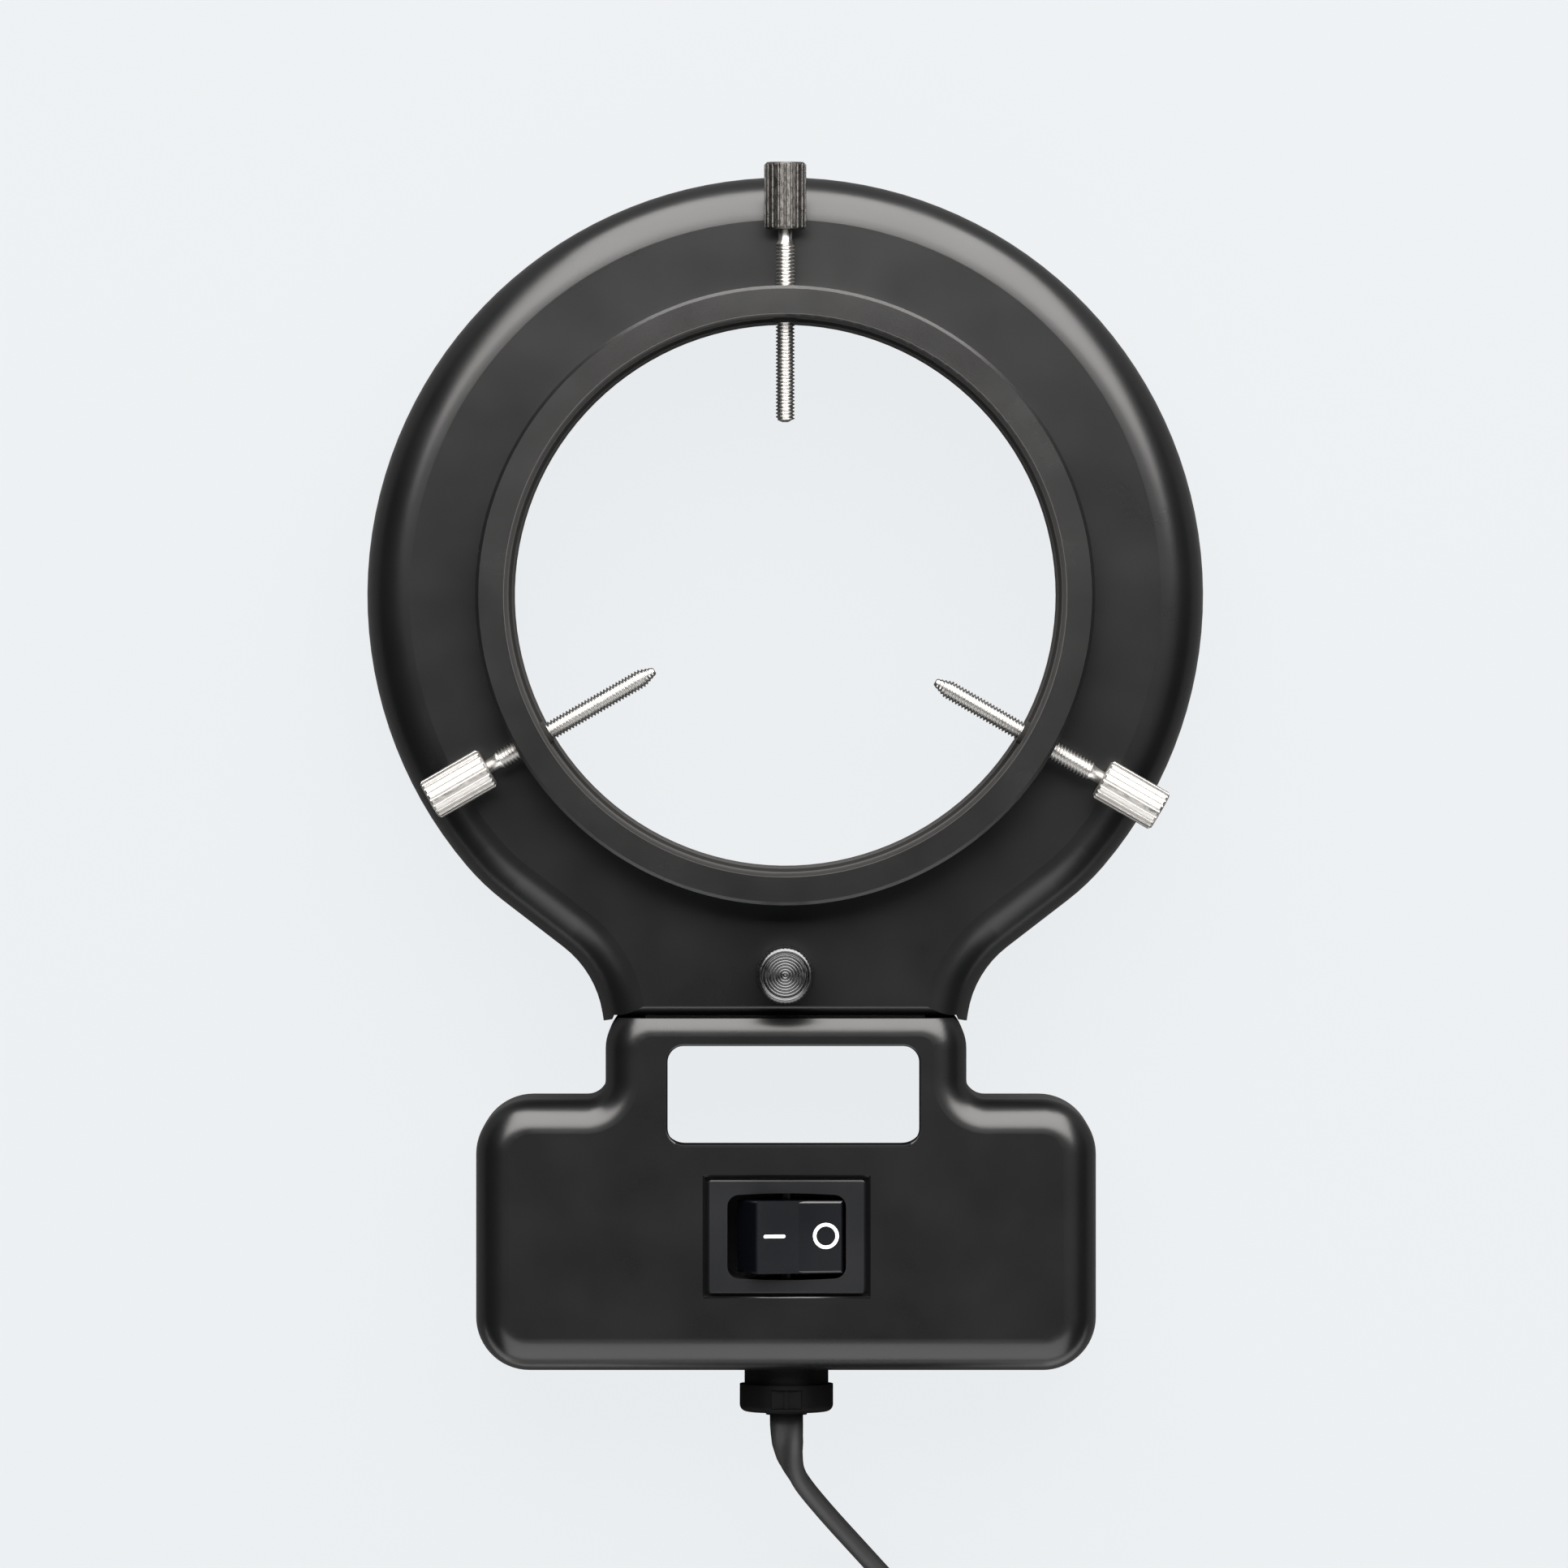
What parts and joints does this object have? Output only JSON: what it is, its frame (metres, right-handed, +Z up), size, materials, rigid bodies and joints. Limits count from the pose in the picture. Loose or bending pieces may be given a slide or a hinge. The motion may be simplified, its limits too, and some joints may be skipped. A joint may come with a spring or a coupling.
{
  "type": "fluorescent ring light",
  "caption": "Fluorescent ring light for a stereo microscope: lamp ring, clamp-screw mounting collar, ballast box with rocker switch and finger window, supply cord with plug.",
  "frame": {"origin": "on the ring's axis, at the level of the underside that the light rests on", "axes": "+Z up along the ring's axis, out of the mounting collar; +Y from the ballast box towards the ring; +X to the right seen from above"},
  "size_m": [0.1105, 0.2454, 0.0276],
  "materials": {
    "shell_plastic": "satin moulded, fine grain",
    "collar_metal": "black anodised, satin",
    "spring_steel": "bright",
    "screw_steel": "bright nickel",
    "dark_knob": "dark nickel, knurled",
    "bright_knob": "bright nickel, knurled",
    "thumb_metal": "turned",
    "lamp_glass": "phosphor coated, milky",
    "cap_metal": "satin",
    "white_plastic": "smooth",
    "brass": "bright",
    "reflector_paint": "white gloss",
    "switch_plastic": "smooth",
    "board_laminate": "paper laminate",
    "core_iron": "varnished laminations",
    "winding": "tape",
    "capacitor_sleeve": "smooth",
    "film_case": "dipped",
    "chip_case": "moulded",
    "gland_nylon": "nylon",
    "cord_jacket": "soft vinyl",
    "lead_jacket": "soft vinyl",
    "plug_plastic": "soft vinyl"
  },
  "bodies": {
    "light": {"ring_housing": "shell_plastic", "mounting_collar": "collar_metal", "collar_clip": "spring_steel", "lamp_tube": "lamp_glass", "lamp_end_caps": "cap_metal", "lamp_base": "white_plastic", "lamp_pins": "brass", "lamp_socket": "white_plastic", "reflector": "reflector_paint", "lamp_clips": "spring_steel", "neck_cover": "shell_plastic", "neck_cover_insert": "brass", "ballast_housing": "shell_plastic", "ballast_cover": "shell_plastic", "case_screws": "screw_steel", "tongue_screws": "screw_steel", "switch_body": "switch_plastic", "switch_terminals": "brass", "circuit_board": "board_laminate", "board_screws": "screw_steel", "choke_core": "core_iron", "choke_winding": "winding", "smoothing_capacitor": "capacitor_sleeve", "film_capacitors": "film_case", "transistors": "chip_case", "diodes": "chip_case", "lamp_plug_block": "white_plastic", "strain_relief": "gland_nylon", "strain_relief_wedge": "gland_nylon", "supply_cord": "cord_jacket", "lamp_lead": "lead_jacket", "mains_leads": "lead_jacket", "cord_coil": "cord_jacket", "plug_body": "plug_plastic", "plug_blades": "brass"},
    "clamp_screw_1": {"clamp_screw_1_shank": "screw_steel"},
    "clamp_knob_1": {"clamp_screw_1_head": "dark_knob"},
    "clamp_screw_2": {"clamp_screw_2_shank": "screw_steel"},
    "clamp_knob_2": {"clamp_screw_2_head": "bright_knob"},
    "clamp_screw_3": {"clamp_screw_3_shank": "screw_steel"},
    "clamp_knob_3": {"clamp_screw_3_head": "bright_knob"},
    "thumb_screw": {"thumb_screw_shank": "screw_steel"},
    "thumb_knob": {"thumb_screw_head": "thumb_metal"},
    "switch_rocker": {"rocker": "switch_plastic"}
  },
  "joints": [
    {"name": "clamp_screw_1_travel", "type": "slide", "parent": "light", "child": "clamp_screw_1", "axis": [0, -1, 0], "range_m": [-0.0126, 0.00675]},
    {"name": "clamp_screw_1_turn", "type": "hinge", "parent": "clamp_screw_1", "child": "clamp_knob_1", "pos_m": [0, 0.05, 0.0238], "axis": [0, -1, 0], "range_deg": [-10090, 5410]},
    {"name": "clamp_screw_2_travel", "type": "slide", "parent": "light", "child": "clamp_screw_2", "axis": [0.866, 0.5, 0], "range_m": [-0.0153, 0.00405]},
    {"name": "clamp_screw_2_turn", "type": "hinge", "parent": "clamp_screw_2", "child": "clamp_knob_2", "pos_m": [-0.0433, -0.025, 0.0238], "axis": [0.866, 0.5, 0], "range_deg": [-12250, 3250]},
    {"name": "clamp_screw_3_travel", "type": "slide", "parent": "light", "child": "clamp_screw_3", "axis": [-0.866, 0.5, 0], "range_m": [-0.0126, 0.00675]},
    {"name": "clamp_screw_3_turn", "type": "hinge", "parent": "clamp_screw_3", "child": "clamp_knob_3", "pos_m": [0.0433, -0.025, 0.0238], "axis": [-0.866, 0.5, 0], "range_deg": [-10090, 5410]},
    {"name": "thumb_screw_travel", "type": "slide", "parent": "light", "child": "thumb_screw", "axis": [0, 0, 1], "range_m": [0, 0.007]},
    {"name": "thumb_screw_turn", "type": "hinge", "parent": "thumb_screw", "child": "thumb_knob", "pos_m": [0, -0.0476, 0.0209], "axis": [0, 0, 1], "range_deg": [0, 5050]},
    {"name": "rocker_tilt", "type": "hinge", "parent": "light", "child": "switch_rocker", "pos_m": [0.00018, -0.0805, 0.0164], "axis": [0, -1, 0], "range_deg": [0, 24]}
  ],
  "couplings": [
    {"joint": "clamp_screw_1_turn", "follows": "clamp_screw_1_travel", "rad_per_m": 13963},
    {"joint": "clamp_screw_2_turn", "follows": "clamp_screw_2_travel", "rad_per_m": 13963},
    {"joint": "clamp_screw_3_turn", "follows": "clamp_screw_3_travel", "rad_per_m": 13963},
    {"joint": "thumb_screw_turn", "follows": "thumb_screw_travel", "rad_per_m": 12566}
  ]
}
──────────
[Set task] Go back to the listing above and please repeat it exactly.

[Finished exercise]
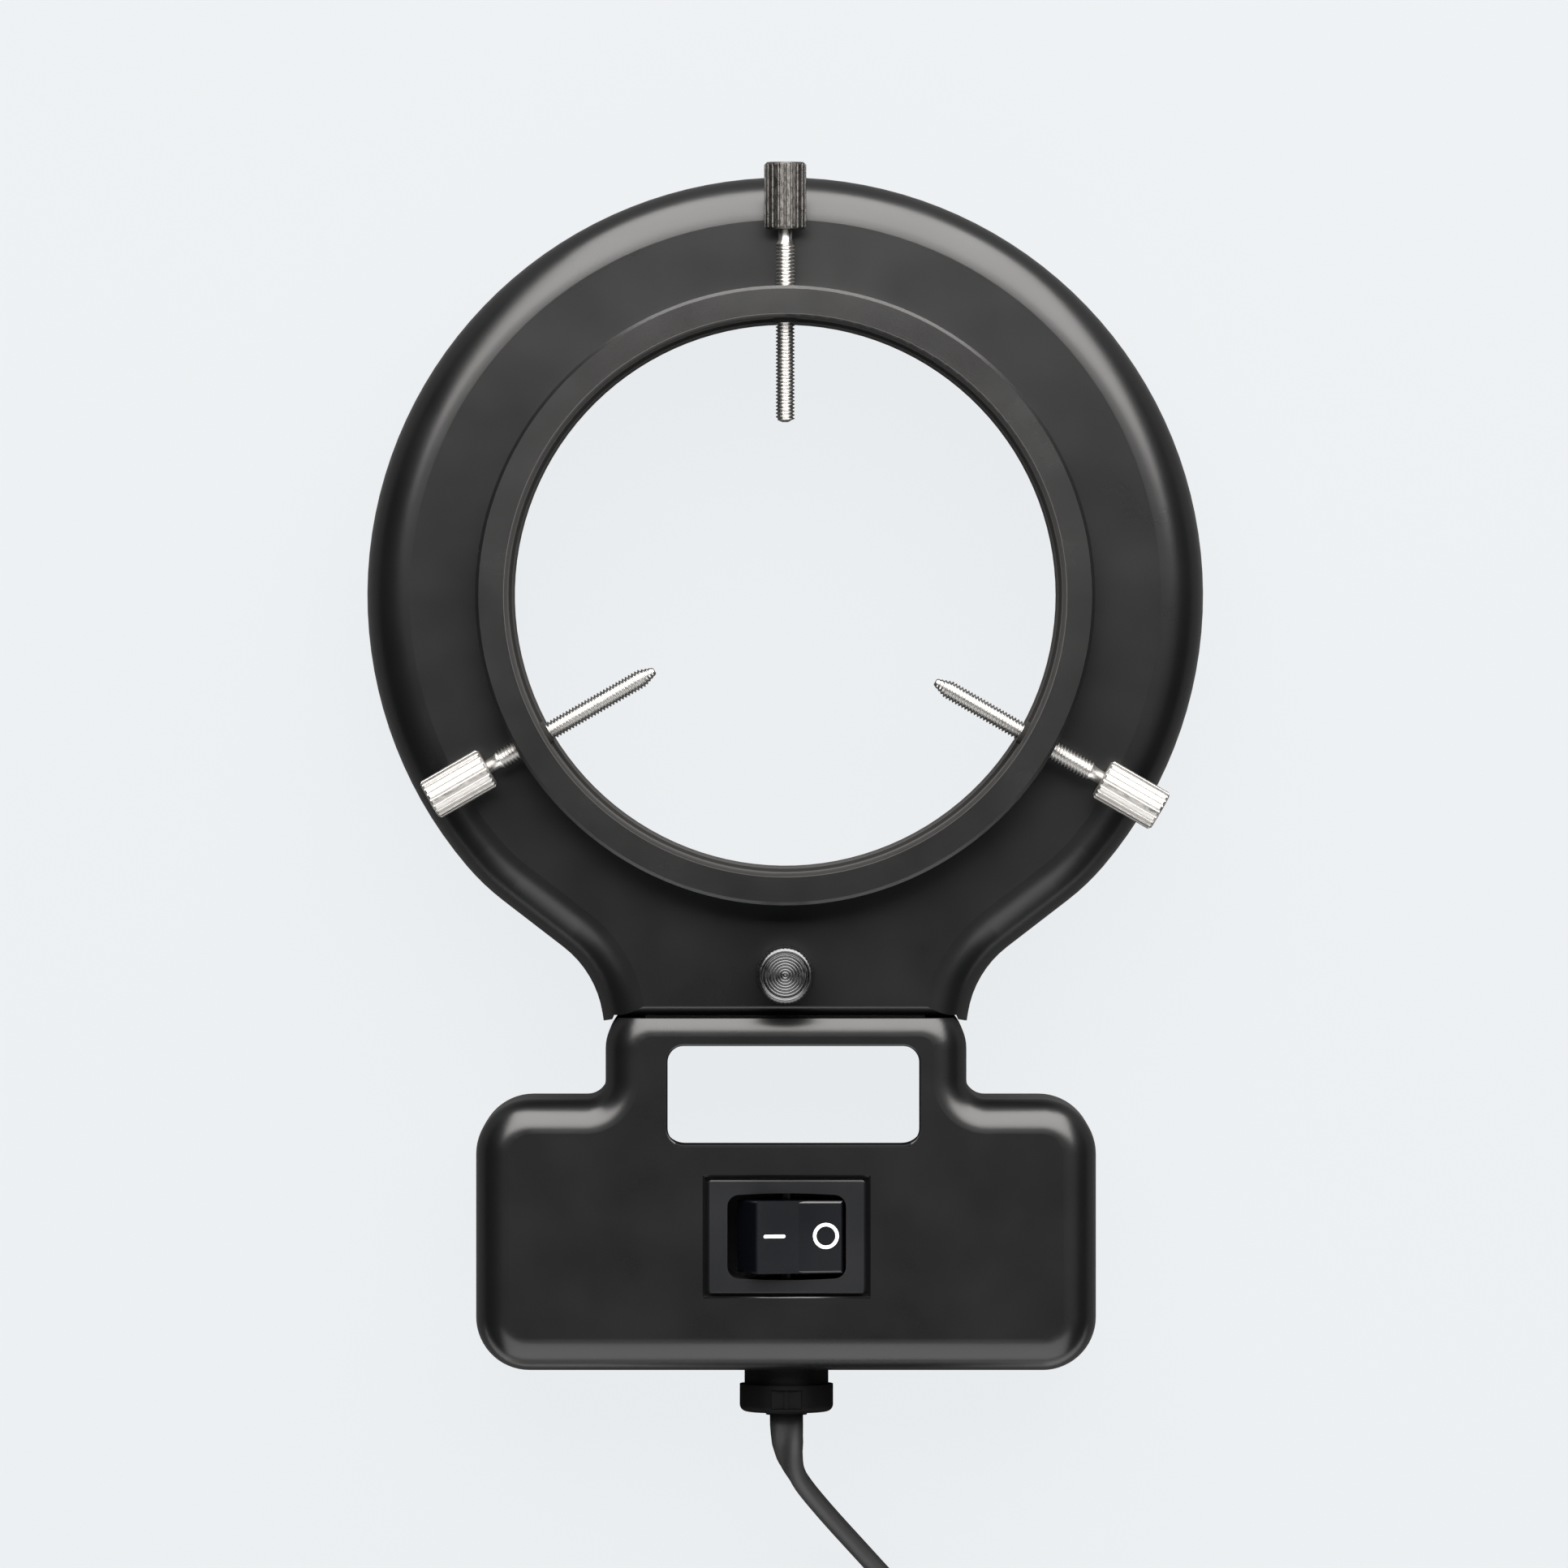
What parts and joints does this object have? Output only JSON: what it is, its frame (metres, right-handed, +Z up), size, materials, rigid bodies and joints. Limits count from the pose in the picture. Loose or bending pieces may be given a slide or a hinge. The motion may be simplified, its limits too, and some joints may be skipped. A joint may come with a spring or a coupling.
{
  "type": "fluorescent ring light",
  "caption": "Fluorescent ring light for a stereo microscope: lamp ring, clamp-screw mounting collar, ballast box with rocker switch and finger window, supply cord with plug.",
  "frame": {"origin": "on the ring's axis, at the level of the underside that the light rests on", "axes": "+Z up along the ring's axis, out of the mounting collar; +Y from the ballast box towards the ring; +X to the right seen from above"},
  "size_m": [0.1105, 0.2454, 0.0276],
  "materials": {
    "shell_plastic": "satin moulded, fine grain",
    "collar_metal": "black anodised, satin",
    "spring_steel": "bright",
    "screw_steel": "bright nickel",
    "dark_knob": "dark nickel, knurled",
    "bright_knob": "bright nickel, knurled",
    "thumb_metal": "turned",
    "lamp_glass": "phosphor coated, milky",
    "cap_metal": "satin",
    "white_plastic": "smooth",
    "brass": "bright",
    "reflector_paint": "white gloss",
    "switch_plastic": "smooth",
    "board_laminate": "paper laminate",
    "core_iron": "varnished laminations",
    "winding": "tape",
    "capacitor_sleeve": "smooth",
    "film_case": "dipped",
    "chip_case": "moulded",
    "gland_nylon": "nylon",
    "cord_jacket": "soft vinyl",
    "lead_jacket": "soft vinyl",
    "plug_plastic": "soft vinyl"
  },
  "bodies": {
    "light": {"ring_housing": "shell_plastic", "mounting_collar": "collar_metal", "collar_clip": "spring_steel", "lamp_tube": "lamp_glass", "lamp_end_caps": "cap_metal", "lamp_base": "white_plastic", "lamp_pins": "brass", "lamp_socket": "white_plastic", "reflector": "reflector_paint", "lamp_clips": "spring_steel", "neck_cover": "shell_plastic", "neck_cover_insert": "brass", "ballast_housing": "shell_plastic", "ballast_cover": "shell_plastic", "case_screws": "screw_steel", "tongue_screws": "screw_steel", "switch_body": "switch_plastic", "switch_terminals": "brass", "circuit_board": "board_laminate", "board_screws": "screw_steel", "choke_core": "core_iron", "choke_winding": "winding", "smoothing_capacitor": "capacitor_sleeve", "film_capacitors": "film_case", "transistors": "chip_case", "diodes": "chip_case", "lamp_plug_block": "white_plastic", "strain_relief": "gland_nylon", "strain_relief_wedge": "gland_nylon", "supply_cord": "cord_jacket", "lamp_lead": "lead_jacket", "mains_leads": "lead_jacket", "cord_coil": "cord_jacket", "plug_body": "plug_plastic", "plug_blades": "brass"},
    "clamp_screw_1": {"clamp_screw_1_shank": "screw_steel"},
    "clamp_knob_1": {"clamp_screw_1_head": "dark_knob"},
    "clamp_screw_2": {"clamp_screw_2_shank": "screw_steel"},
    "clamp_knob_2": {"clamp_screw_2_head": "bright_knob"},
    "clamp_screw_3": {"clamp_screw_3_shank": "screw_steel"},
    "clamp_knob_3": {"clamp_screw_3_head": "bright_knob"},
    "thumb_screw": {"thumb_screw_shank": "screw_steel"},
    "thumb_knob": {"thumb_screw_head": "thumb_metal"},
    "switch_rocker": {"rocker": "switch_plastic"}
  },
  "joints": [
    {"name": "clamp_screw_1_travel", "type": "slide", "parent": "light", "child": "clamp_screw_1", "axis": [0, -1, 0], "range_m": [-0.0126, 0.00675]},
    {"name": "clamp_screw_1_turn", "type": "hinge", "parent": "clamp_screw_1", "child": "clamp_knob_1", "pos_m": [0, 0.05, 0.0238], "axis": [0, -1, 0], "range_deg": [-10090, 5410]},
    {"name": "clamp_screw_2_travel", "type": "slide", "parent": "light", "child": "clamp_screw_2", "axis": [0.866, 0.5, 0], "range_m": [-0.0153, 0.00405]},
    {"name": "clamp_screw_2_turn", "type": "hinge", "parent": "clamp_screw_2", "child": "clamp_knob_2", "pos_m": [-0.0433, -0.025, 0.0238], "axis": [0.866, 0.5, 0], "range_deg": [-12250, 3250]},
    {"name": "clamp_screw_3_travel", "type": "slide", "parent": "light", "child": "clamp_screw_3", "axis": [-0.866, 0.5, 0], "range_m": [-0.0126, 0.00675]},
    {"name": "clamp_screw_3_turn", "type": "hinge", "parent": "clamp_screw_3", "child": "clamp_knob_3", "pos_m": [0.0433, -0.025, 0.0238], "axis": [-0.866, 0.5, 0], "range_deg": [-10090, 5410]},
    {"name": "thumb_screw_travel", "type": "slide", "parent": "light", "child": "thumb_screw", "axis": [0, 0, 1], "range_m": [0, 0.007]},
    {"name": "thumb_screw_turn", "type": "hinge", "parent": "thumb_screw", "child": "thumb_knob", "pos_m": [0, -0.0476, 0.0209], "axis": [0, 0, 1], "range_deg": [0, 5050]},
    {"name": "rocker_tilt", "type": "hinge", "parent": "light", "child": "switch_rocker", "pos_m": [0.00018, -0.0805, 0.0164], "axis": [0, -1, 0], "range_deg": [0, 24]}
  ],
  "couplings": [
    {"joint": "clamp_screw_1_turn", "follows": "clamp_screw_1_travel", "rad_per_m": 13963},
    {"joint": "clamp_screw_2_turn", "follows": "clamp_screw_2_travel", "rad_per_m": 13963},
    {"joint": "clamp_screw_3_turn", "follows": "clamp_screw_3_travel", "rad_per_m": 13963},
    {"joint": "thumb_screw_turn", "follows": "thumb_screw_travel", "rad_per_m": 12566}
  ]
}